Policy makers left the overnight rate at 3.5 percent, a decision predicted by all 14 economists in a Bloomberg News survey ahead of announcement after markets closed. The economy, which expanded at the fastest pace in two years last quarter, needs “very little” assistance from monetary policy and that prudential or non-monetary tools may be used to manage inflows, central bank Deputy Governor Diwa Guinigundo said today.
“The market is taking into account potential moves to curb speculative flows and this is helping temper the peso’s gains,” said Rafael Algarra, executive vice president at Security Bank Corp. in Manila.
The peso dropped 0.1 percent to 41.073 per dollar at the close in Manila, the lowest level since Nov. 23, data from Tullett Prebon Plc showed.
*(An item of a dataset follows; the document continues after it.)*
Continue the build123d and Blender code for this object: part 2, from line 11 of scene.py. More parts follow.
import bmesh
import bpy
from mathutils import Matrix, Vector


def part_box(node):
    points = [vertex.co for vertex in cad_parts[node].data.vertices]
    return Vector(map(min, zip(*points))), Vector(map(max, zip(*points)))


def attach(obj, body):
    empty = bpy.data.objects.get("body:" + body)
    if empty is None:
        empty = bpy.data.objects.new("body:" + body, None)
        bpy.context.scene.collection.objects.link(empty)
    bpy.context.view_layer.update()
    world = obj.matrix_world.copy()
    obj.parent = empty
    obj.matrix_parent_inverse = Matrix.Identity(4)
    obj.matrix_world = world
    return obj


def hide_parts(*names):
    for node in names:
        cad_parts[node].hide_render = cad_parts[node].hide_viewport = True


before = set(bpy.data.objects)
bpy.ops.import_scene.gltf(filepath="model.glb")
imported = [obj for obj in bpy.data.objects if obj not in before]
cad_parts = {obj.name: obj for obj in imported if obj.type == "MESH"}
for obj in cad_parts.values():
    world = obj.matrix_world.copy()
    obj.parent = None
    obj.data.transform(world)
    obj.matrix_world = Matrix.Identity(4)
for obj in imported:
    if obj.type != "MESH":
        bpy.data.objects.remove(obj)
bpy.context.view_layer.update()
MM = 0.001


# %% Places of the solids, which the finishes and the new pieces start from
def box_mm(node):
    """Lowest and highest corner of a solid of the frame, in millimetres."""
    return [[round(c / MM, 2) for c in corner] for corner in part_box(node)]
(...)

One-month implied volatility, a gauge of expected exchange-rate moves used to price options, was unchanged at 4.40 percent.
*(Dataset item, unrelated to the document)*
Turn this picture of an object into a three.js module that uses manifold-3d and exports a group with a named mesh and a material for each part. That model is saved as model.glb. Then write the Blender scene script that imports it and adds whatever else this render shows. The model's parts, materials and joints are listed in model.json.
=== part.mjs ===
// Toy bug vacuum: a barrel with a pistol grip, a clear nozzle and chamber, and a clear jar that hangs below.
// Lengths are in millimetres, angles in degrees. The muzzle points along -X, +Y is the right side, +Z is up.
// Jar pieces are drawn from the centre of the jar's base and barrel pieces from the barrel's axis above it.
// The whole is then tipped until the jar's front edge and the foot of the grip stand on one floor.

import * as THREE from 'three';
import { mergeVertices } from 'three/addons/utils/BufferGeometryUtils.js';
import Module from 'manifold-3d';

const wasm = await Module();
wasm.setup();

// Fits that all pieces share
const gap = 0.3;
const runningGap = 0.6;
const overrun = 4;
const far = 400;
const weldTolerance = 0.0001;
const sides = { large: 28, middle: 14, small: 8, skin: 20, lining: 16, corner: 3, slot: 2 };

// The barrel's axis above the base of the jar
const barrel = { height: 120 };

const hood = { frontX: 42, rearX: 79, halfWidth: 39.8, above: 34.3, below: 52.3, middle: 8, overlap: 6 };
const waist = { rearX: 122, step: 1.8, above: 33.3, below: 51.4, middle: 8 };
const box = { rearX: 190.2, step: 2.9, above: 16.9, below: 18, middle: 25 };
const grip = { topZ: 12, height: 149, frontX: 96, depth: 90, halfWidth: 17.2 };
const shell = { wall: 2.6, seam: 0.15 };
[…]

Algarra predicts the peso will advance toward 40.500 per dollar by the end of the first quarter.
“Capital flows is a monetary issue but can be dealt with using non-monetary or macro prudential measures,” Guinigundo told reporters after the policy decision.
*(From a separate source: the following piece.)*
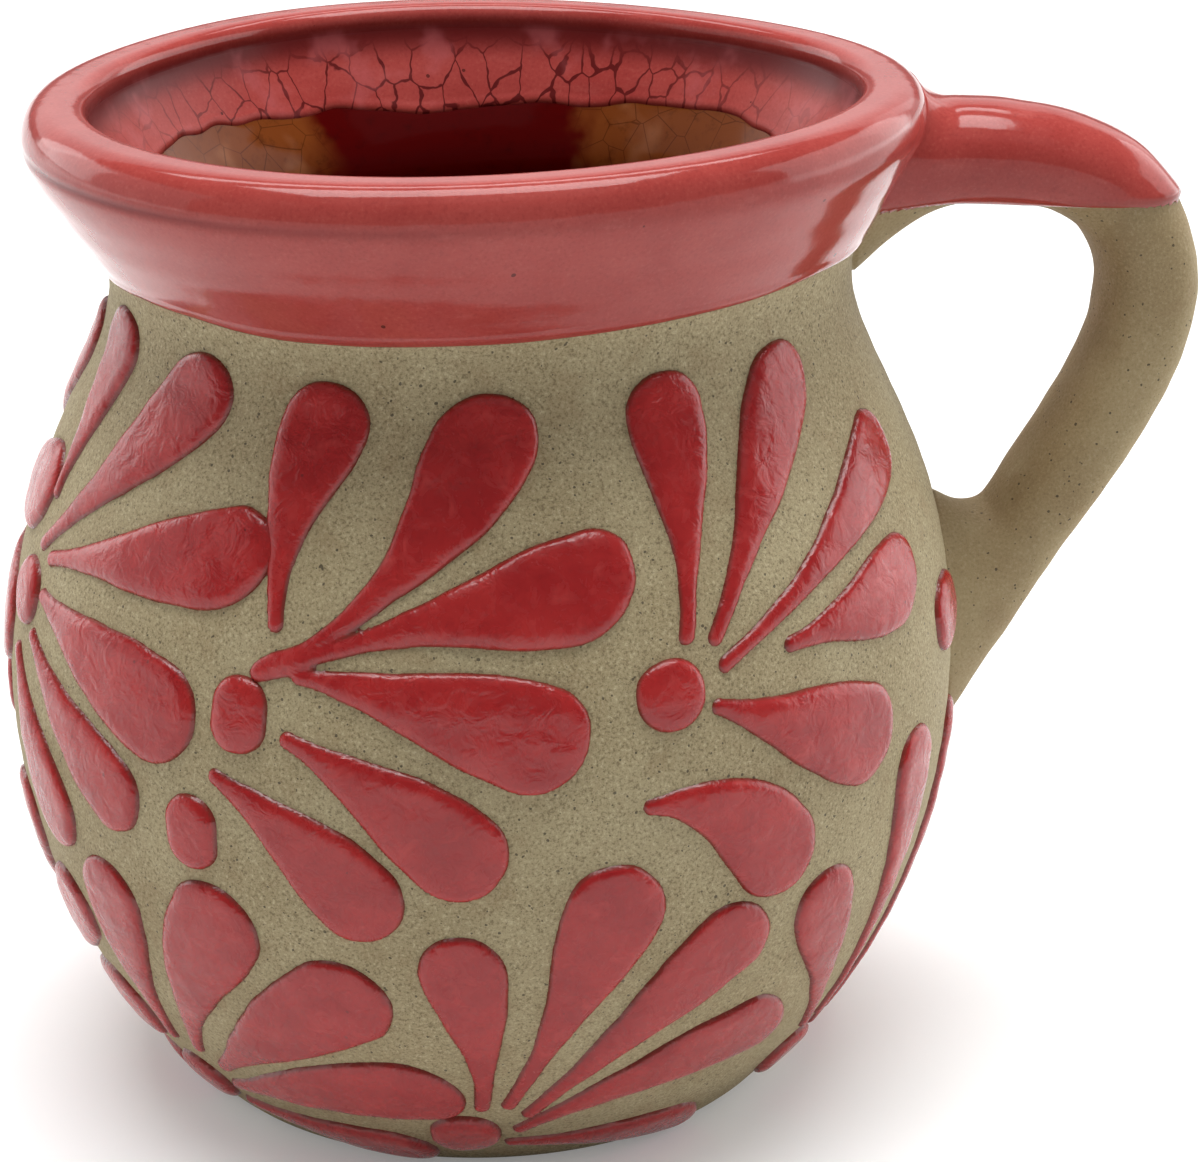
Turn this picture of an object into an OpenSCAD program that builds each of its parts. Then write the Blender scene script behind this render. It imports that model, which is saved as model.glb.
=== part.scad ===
// Jarrito: a hand-thrown clay mug with a round belly, a flared collar and a pulled handle.
// The rim and the top of the handle are dipped in coral glaze, the inside is lined with amber glaze,
// and fans of raised teardrop strokes run round the belly in two rows.
// Millimetres. Z is up, the origin is the middle of the foot, and the handle points along +X.
// Bearings round the pot are in degrees from the front, which is -Y, and grow towards the handle.

/* [Pot] */
// Height of the pot, from the table to the crest of the lip
pot_h = 96.2; // [92:0.5:104]
// Outer radius of the flat foot
foot_r = 29.4; // [26:0.5:33]
// Outer radius of the belly
belly_r = 45.7; // [43:0.5:50]
// Outer radius of the crease between shoulder and collar
neck_r = 33; // [31:0.5:35]
// Outer radius of the lip
lip_r = 41.5; // [39:0.5:45]
// Height of the collar, from the crease to the crest of the lip
collar_h = 15.6; // [14.5:0.5:17]
// Wall thickness of the belly and the collar
wall = 5; // [4:0.25:6]
// Thickness of the floor
floor_t = 6; // [4.5:0.25:8]
// Thickness of the lip
lip_t = 5.2; // [4.8:0.1:6]
// Rounding of the edge of the foot
foot_round = 0.8; // [0.4:0.1:1.5]

/* [Glaze] */
// Thickness of each glaze coat
glaze_t = 0.35; // [0.25:0.05:0.6]
// Height of the dip line above the crease of the neck
dip_rise = 0.9; // [0.5:0.1:2]
// Depth of the coral band inside, below the crest of the lip
band_h = 9.7; // [8:0.1:11]

/* [Handle] */
// Thickness of the handle at the collar, seen from the side
handle_t = 9.8; // [8:0.2:11]
// Width of the handle, seen from behind it
handle_w = 13; // [10:0.5:15]
// Distance from the pot's axis to the outermost point of the handle
handle_reach = 69.2; // [67:0.5:74]
// Depth of the middle of the upper arm below the crest of the lip
arm_drop = 8; // [7.4:0.1:9]
// Height of the upper root, where the handle grows out of the collar
upper_root_h = 17.4; // [16:0.2:18]
// Depth of the middle of the upper root below the crest of the lip
upper_root_drop = 10.6; // [10.4:0.1:11]
// Height of the lower root, where the handle rests on the belly
lower_root_h = 29; // [25:0.5:30]
// Height of the middle of the lower root above the table
lower_root_z = 41.8; // [40:0.5:43]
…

The yield on the 10.125 percent notes due December 2015 rose four basis points, or 0.04 percentage point, to 3.89 percent, according to midday fixing prices at Philippine Dealing & Exchange Corp.
“I think a further rate cut is off the table for the meantime, and we’ve heard the central bank talk about other measures to deal with the flows,” Algarra said before the decision.
Foreign investors have bought $111 million more Philippine shares than the sold this month, taking net purchases in 2012 to $2.3 billion, according to stock exchange data.